• _MATERIAL PROVIDED_
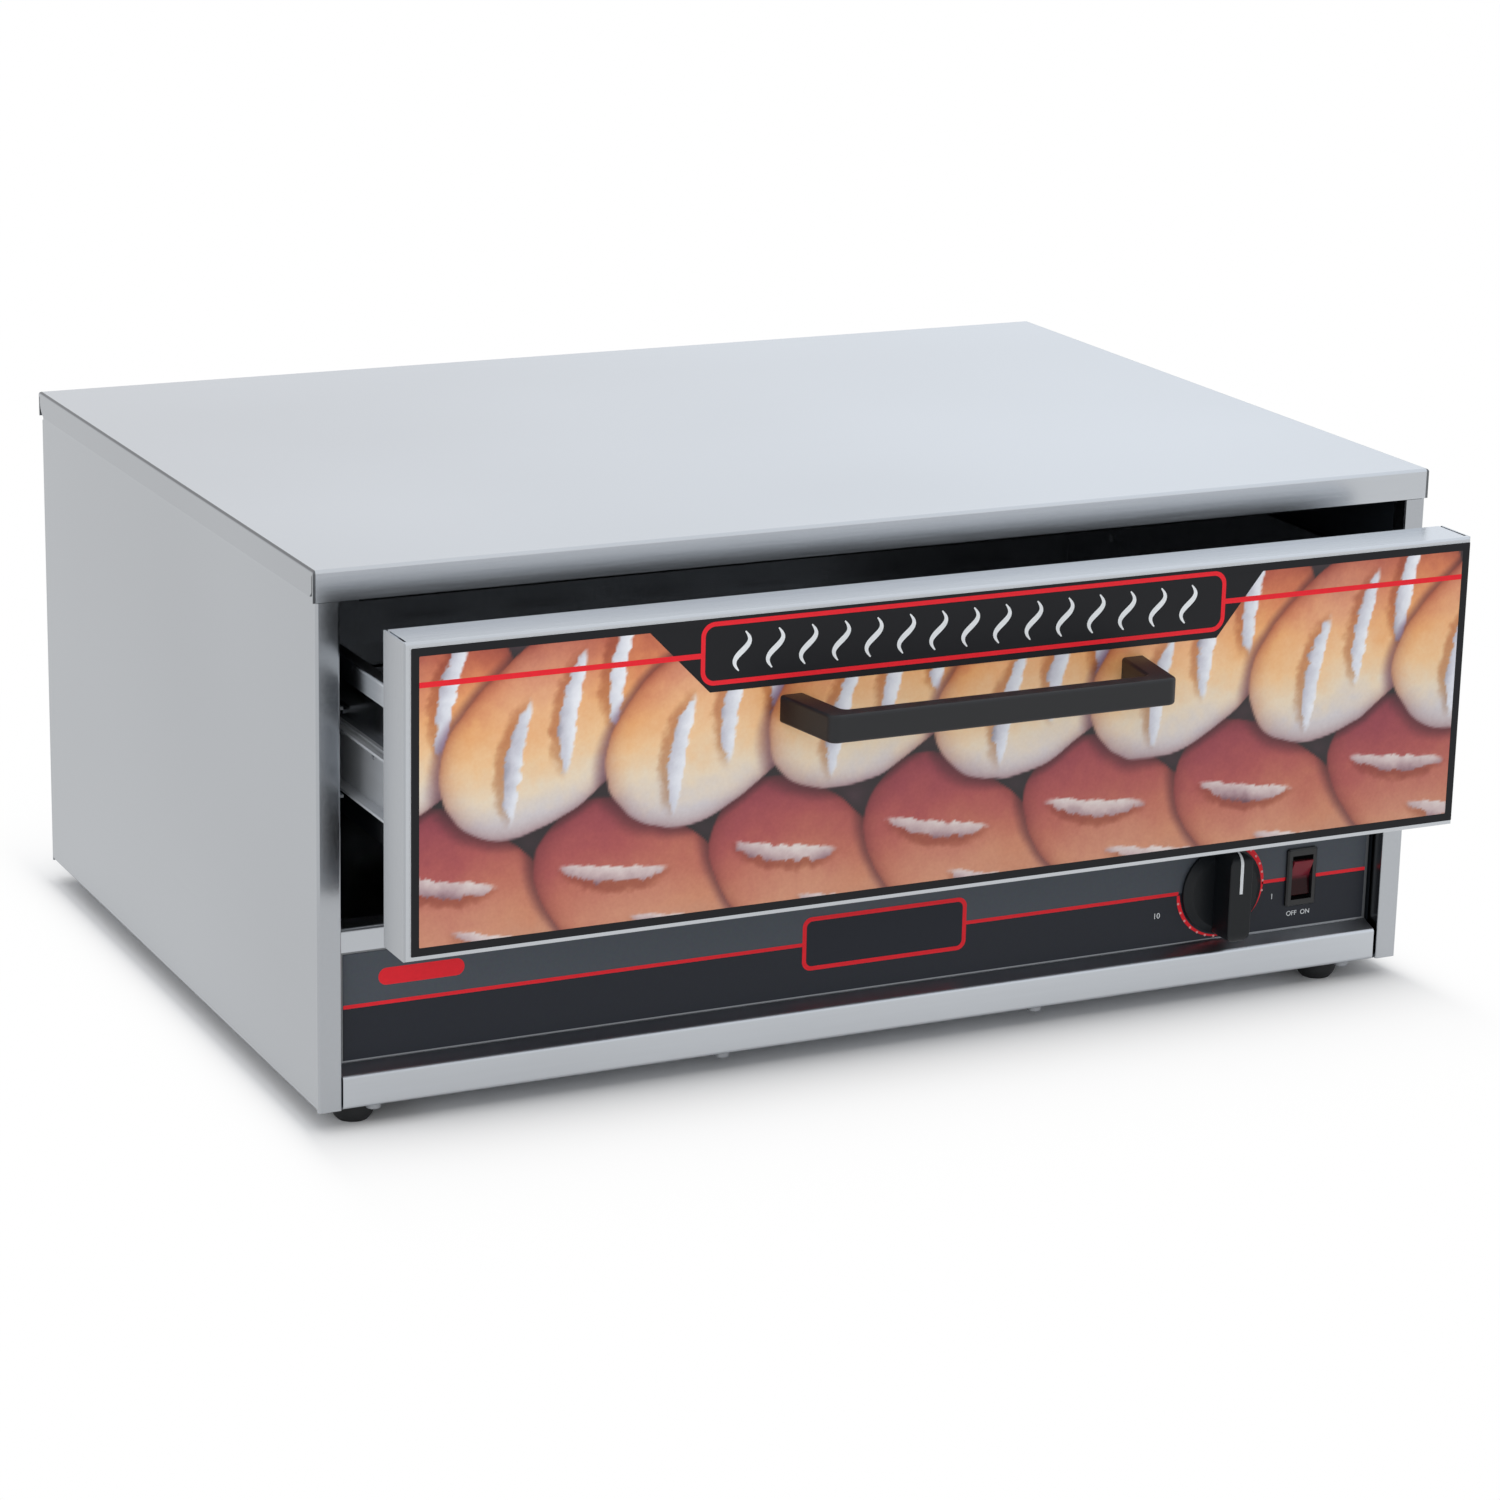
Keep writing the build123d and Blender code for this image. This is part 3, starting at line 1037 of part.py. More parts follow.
def heating_element():
    """Sheathed tube bent to and fro over the deck, with a tail down through it at each end."""
    tail_z = DECK_TOP_Z - ELEMENT_TAIL_BELOW
    points = [(ELEMENT_TAIL_X, ELEMENT_ROW_Y[0], tail_z), (ELEMENT_TAIL_X, ELEMENT_ROW_Y[0], ELEMENT_Z)]
    bends = [ELEMENT_TAIL_BEND]
    side = -1
    for first, second in zip(ELEMENT_ROW_Y, ELEMENT_ROW_Y[1:]):
        points += [(side * ELEMENT_HALF_RUN, first, ELEMENT_Z), (side * ELEMENT_HALF_RUN, second, ELEMENT_Z)]
        bends += [ELEMENT_BEND, ELEMENT_BEND]
        side = -side
    points += [(ELEMENT_TAIL_X, ELEMENT_ROW_Y[-1], ELEMENT_Z), (ELEMENT_TAIL_X, ELEMENT_ROW_Y[-1], tail_z)]
    bends.append(ELEMENT_TAIL_BEND)
    return tube(points, bends, ELEMENT_RADIUS)


def element_supports():
    """Three hat-section rails that hold the element off the deck."""
    middle = THIN_SHEET / 2
    low = DECK_TOP_Z + middle
    high = ELEMENT_Z - ELEMENT_RADIUS - SUPPORT_GAP - middle
    toe_x = SUPPORT_HALF_TOP + SUPPORT_TOE
    section = folded([
        (-toe_x, low), (-SUPPORT_HALF_TOP, low), (-SUPPORT_HALF_TOP, high),
        (SUPPORT_HALF_TOP, high), (SUPPORT_HALF_TOP, low), (toe_x, low),
    ], thickness=THIN_SHEET)
    rail = along_y(section, (ELEMENT_ROW_Y[0] - SUPPORT_OVERHANG, ELEMENT_ROW_Y[-1] + SUPPORT_OVERHANG))
    return group(Pos(x, 0, 0) * rail for x in SUPPORT_X)


def element_ceramics():
    """Ceramic collars that carry the element's tails through the deck."""
    collars = []
    for y in (ELEMENT_ROW_Y[0], ELEMENT_ROW_Y[-1]):
        top = (ELEMENT_TAIL_X, y, DECK_TOP_Z + CERAMIC_HEAD)
        low = (ELEMENT_TAIL_X, y, DECK_TOP_Z - CERAMIC_LENGTH)
        collar = rod(CERAMIC_RADIUS, (ELEMENT_TAIL_X, y, DECK_TOP_Z), top)
        collar += rod(CERAMIC_NECK_RADIUS, low, top)
        collars.append(collar - rod(ELEMENT_RADIUS + HOLE_SLACK, low, top))
    return group(collars)


def element_terminals():
    """Threaded ends of the element's tails, each with its nut."""
    pins = []
    for y in (ELEMENT_ROW_Y[0], ELEMENT_ROW_Y[-1]):
        top_z = DECK_TOP_Z - ELEMENT_TAIL_BELOW
        pin = rod(TERMINAL_RADIUS, (ELEMENT_TAIL_X, y, top_z), (ELEMENT_TAIL_X, y, top_z - TERMINAL_LENGTH))
        hexagon = extrude(RegularPolygon(TERMINAL_NUT_RADIUS, 6), TERMINAL_NUT_HEIGHT)
        nut = Pos(ELEMENT_TAIL_X, y, top_z - TERMINAL_LENGTH / 2) * hexagon
        pins.append(pin + nut)
    return group(pins)


def capillary_hole():
    """Where the capillary passes through the deck."""
    return (KNOB_X, PANEL_BACK_Y + THERMOSTAT_DEPTH + CAPILLARY_HOLE_SETBACK)


def bulb_line():
    """The bulb's axis: its height and its distance from the front."""
    return (PANEL_BACK_Y + BULB_SETBACK, DECK_TOP_Z + BULB_ABOVE_DECK + BULB_RADIUS)


def thermostat_bulb():
    """Sensing bulb over the deck, with the capillary that joins it to the thermostat."""
    y, z = bulb_line()
    end_x = KNOB_X - BULB_FROM_KNOB
    bulb = rod(BULB_RADIUS, (end_x - BULB_LENGTH, y, z), (end_x, y, z))
    hole_x, hole_y = capillary_hole()
    case_back = PANEL_BACK_Y + THERMOSTAT_DEPTH
    run_x = hole_x - CAPILLARY_RUN
    points = [
        (hole_x, case_back, KNOB_Z), (hole_x, hole_y, KNOB_Z), (hole_x, hole_y, z), (run_x, hole_y, z),
        (run_x, y, z), (end_x - CUT_BEYOND, y, z),
    ]
    return bulb + tube(points, CAPILLARY_BENDS, CAPILLARY_RADIUS)


def bulb_clips():
    """Two spring clips that hold the bulb over the deck."""
    y, z = bulb_line()
    standing = (Align.CENTER, Align.MIN)
    ring = Pos(y, z) * (Circle(BULB_RADIUS + CLIP_WALL) - Circle(BULB_RADIUS + HOLE_SLACK))
    foot = Pos(y, DECK_TOP_Z) * Rectangle(CLIP_FOOT, CLIP_WALL, align=standing)
    stem = Pos(y, DECK_TOP_Z) * Rectangle(CLIP_STEM, BULB_ABOVE_DECK - CLIP_WALL / 2, align=standing)
    clips = []
    for along in CLIPS_ALONG_BULB:
        x = KNOB_X - BULB_FROM_KNOB - along
        clips.append(along_x(ring + foot + stem, (x - CLIP_WIDTH / 2, x + CLIP_WIDTH / 2)))
    return group(clips)


def terminal_block():
    """Block on the base pan where the supply meets the wiring."""
    half = BLOCK_WIDTH / 2
    y = BACK_Y - BLOCK_SETBACK
    top_z = PAN_TOP_Z + BLOCK_HEIGHT
    body = block((BLOCK_X - half, BLOCK_X + half), (y, y + BLOCK_DEPTH), (PAN_TOP_Z, top_z))
    body = chamfer(body.edges().filter_by(Axis.X).group_by(Axis.Z)[-1], BLOCK_EDGE)
    for number in range(BLOCK_WELLS):
        x = BLOCK_X + (number - (BLOCK_WELLS - 1) / 2) * BLOCK_WIDTH / BLOCK_WELLS
        well = Cylinder(BLOCK_WELL_RADIUS, 2 * BLOCK_WELL_DEPTH)
        body -= Pos(x, y + BLOCK_DEPTH / 2, top_z) * well
    return body


def cord_bushing():
    """Snap bushing in the back panel that the supply cord would pass through."""
    out_y = BACK_Y + CORD_FLANGE_THICKNESS
    wall = CORD_BORE_RADIUS + BUSHING_WALL
    front = (CORD_X, BACK_Y - SHEET, CORD_Z)
    flange = rod(CORD_FLANGE_RADIUS, front, (CORD_X, out_y, CORD_Z))
    flange = fillet(flange.edges().group_by(Axis.Y)[-1], CORD_FLANGE_EDGE)
    inner_y = BACK_Y - CORD_BODY_LENGTH
    bushing = flange + rod(wall, (CORD_X, inner_y, CORD_Z), front)
    bore_ends = [(CORD_X, y, CORD_Z) for y in (inner_y - CUT_BEYOND, out_y + CUT_BEYOND)]
    return bushing - rod(CORD_BORE_RADIUS, *bore_ends)


def wiring():
    """Leads from the terminal block to the switch, on to the thermostat and to the element."""
    block_y = BACK_Y - BLOCK_SETBACK
    switch_y = PANEL_BACK_Y + SWITCH_BODY_DEPTH
    thermostat_y = PANEL_BACK_Y + THERMOSTAT_DEPTH
    terminal_z = DECK_TOP_Z - ELEMENT_TAIL_BELOW - TERMINAL_LENGTH
    low = PAN_TOP_Z + BLOCK_HEIGHT / 2
    first_y, last_y = ELEMENT_ROW_Y[0], ELEMENT_ROW_Y[-1]
    front_turn = thermostat_y + WIRE_TURN
    switch_low = (SWITCH_X, switch_y, SWITCH_MIDDLE_Z - SWITCH_TERMINAL)
    switch_high = (SWITCH_X, switch_y, SWITCH_MIDDLE_Z + SWITCH_TERMINAL)
    block_x = BLOCK_X + BLOCK_WIDTH / BLOCK_WELLS
    right_x, left_x = KNOB_X + WIRE_TURN / 2, KNOB_X - WIRE_TURN / 2
    block_to_switch = [
        (block_x, block_y, low), (block_x, front_turn, low),
        (SWITCH_X, front_turn, switch_low[2]), switch_low,
    ]
    switch_to_thermostat = [
        switch_high, (SWITCH_X, front_turn, switch_high[2]),
        (right_x, front_turn, KNOB_Z), (right_x, thermostat_y, KNOB_Z),
    ]
    thermostat_to_element = [
        (left_x, thermostat_y, low), (left_x, first_y, low),
        (ELEMENT_TAIL_X, first_y, low), (ELEMENT_TAIL_X, first_y, terminal_z),
    ]
    block_to_element = [
        (BLOCK_X, block_y, low), (BLOCK_X, last_y, low),
        (ELEMENT_TAIL_X, last_y, low), (ELEMENT_TAIL_X, last_y, terminal_z),
    ]
    routes = [block_to_switch, switch_to_thermostat, thermostat_to_element, block_to_element]
    return group(tube(route, WIRE_BEND, WIRE_RADIUS) for route in routes)


def build():
    """Every node by its name."""
    nodes = {
        "top_cover": top_cover(),
        "back_panel": back_panel(),
        "base_pan": base_pan(),
        "control_panel": control_panel(),
        "control_overlay": control_overlay(),
        "feet": feet(),
        "rear_liner": rear_liner(),
        "heater_deck": heater_deck(),
        "ceiling_pan": ceiling_pan(),
        "top_insulation": top_insulation(),
        "drawer_front_pan": drawer_front_pan(),
        "drawer_front_backing": drawer_front_backing(),
        "picture_panel": picture_panel(),
        "drawer_handle": drawer_handle(),
        "drawer_tub": drawer_tub(),
        "tub_front_wall": tub_front_wall(),
        "tub_rear_wall": tub_end_wall(TUB_REAR_Y - THIN_SHEET),
        "control_knob": control_knob(),
        "thermostat_shaft": thermostat_shaft(),
        "thermostat_body": thermostat_body(),
        "rocker_switch_body": rocker_switch_body(),
        "rocker": rocker(),
        "heating_element": heating_element(),
        "element_supports": element_supports(),
        "element_ceramics": element_ceramics(),
        "element_terminals": element_terminals(),
        "thermostat_bulb": thermostat_bulb(),
        "bulb_clips": bulb_clips(),
        "terminal_block": terminal_block(),
        "cord_bushing": cord_bushing(),
        "wiring": wiring(),
    }
    left_pieces = {
        "liner": left_liner(),
        "slide_outer": left_slide_outer(),
        "slide_middle": left_slide_middle(),
        "slide_inner": left_slide_inner(),
        "outer_cage": left_outer_cage(),
        "inner_cage": left_inner_cage(),
    }
    for name, shape in left_pieces.items():
        nodes["left_" + name] = shape
        nodes["right_" + name] = mirrored(shape)
    nodes["left_side_panel"] = side_panel(side_sheet(), -1)
    nodes["right_side_panel"] = side_panel(mirrored(side_sheet()), 1)
    nodes["cabinet_slide_screws"] = slide_screws(cabinet_slide_screw_places(), (1, 0, 0), FLAT_HEAD_HEIGHT)
    nodes["drawer_slide_screws"] = slide_screws(drawer_slide_screw_places(), (-1, 0, 0), SMALL_HEAD_HEIGHT)
    foot_reach = FOOT_HEIGHT - FOOT_RECESS_DEPTH + FOOT_SCREW_GRIP
    handle_places = [(x, DRAWER_FACE_Y + SHEET, HANDLE_Z) for x in (-HANDLE_LEG_X, HANDLE_LEG_X)]
    small_screws = {
        "back_screws": (BACK_SCREWS + COVER_SCREWS, BACKWARD, PANEL_SCREW_REACH),
        "foot_screws": (FOOT_SCREWS, DOWNWARD, foot_reach),
        "handle_screws": (handle_places, BACKWARD, HANDLE_SCREW_REACH),
        "tub_screws": (tub_screw_places(), BACKWARD, PANEL_SCREW_REACH),
        "thermostat_screws": (thermostat_screw_places(), FORWARD, PANEL_SCREW_REACH),
    }
    for name, (places, direction, reach) in small_screws.items():
        nodes[name] = group(screw(place, direction, reach) for place in places)
    nodes["base_screws"] = group(
        screw(place, DOWNWARD, PANEL_SCREW_REACH, BASE_SCREW_HEAD_RADIUS, BASE_SCREW_HEAD_HEIGHT)
        for place in BASE_SCREWS
    )
    return nodes


os.makedirs("parts", exist_ok=True)
for node, shape in build().items():
    export_step(shape, f"parts/{node}.step")
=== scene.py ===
"""Looks of a free-standing bun warmer: brushed sheet, printed panels, moulded plastics, lights and camera."""

import math

import bmesh
import bpy
import numpy as np
from bpy.props import FloatProperty, FloatVectorProperty, PointerProperty
from mathutils import Matrix, Vector


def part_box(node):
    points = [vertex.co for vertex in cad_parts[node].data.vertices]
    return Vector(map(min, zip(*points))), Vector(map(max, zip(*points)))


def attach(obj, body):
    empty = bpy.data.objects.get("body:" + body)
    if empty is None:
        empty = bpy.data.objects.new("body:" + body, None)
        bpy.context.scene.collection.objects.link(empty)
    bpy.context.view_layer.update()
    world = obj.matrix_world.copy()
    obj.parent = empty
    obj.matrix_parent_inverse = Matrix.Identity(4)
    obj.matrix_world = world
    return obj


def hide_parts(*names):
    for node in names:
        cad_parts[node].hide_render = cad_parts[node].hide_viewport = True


bl_info = {
    "name": "Bun warmer",
    "version": (1, 0, 0),
    "blender": (4, 5, 0),
    "location": "3D View > Sidebar > Bun warmer",
    "description": "Finishes a bun warmer with brushed sheet, printed panels and moulded plastics",
    "category": "Object",
}

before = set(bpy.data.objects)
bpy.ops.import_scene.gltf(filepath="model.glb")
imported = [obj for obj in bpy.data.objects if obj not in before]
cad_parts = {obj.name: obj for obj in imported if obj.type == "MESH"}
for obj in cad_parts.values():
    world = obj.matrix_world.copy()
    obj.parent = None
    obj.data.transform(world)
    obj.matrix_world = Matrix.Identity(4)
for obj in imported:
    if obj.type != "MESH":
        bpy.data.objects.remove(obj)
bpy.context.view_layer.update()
MM = 0.001
PRINT = 0.05 * MM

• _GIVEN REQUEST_
Reproduce verbatim only the segment of the listing bounded by the line containing "for name, (places, direction, reach)" and the line containing "from mathutils import Matrix, Vector", with both boundary lines included.

• _OUTPUT_
    for name, (places, direction, reach) in small_screws.items():
        nodes[name] = group(screw(place, direction, reach) for place in places)
    nodes["base_screws"] = group(
        screw(place, DOWNWARD, PANEL_SCREW_REACH, BASE_SCREW_HEAD_RADIUS, BASE_SCREW_HEAD_HEIGHT)
        for place in BASE_SCREWS
    )
    return nodes


os.makedirs("parts", exist_ok=True)
for node, shape in build().items():
    export_step(shape, f"parts/{node}.step")
=== scene.py ===
"""Looks of a free-standing bun warmer: brushed sheet, printed panels, moulded plastics, lights and camera."""

import math

import bmesh
import bpy
import numpy as np
from bpy.props import FloatProperty, FloatVectorProperty, PointerProperty
from mathutils import Matrix, Vector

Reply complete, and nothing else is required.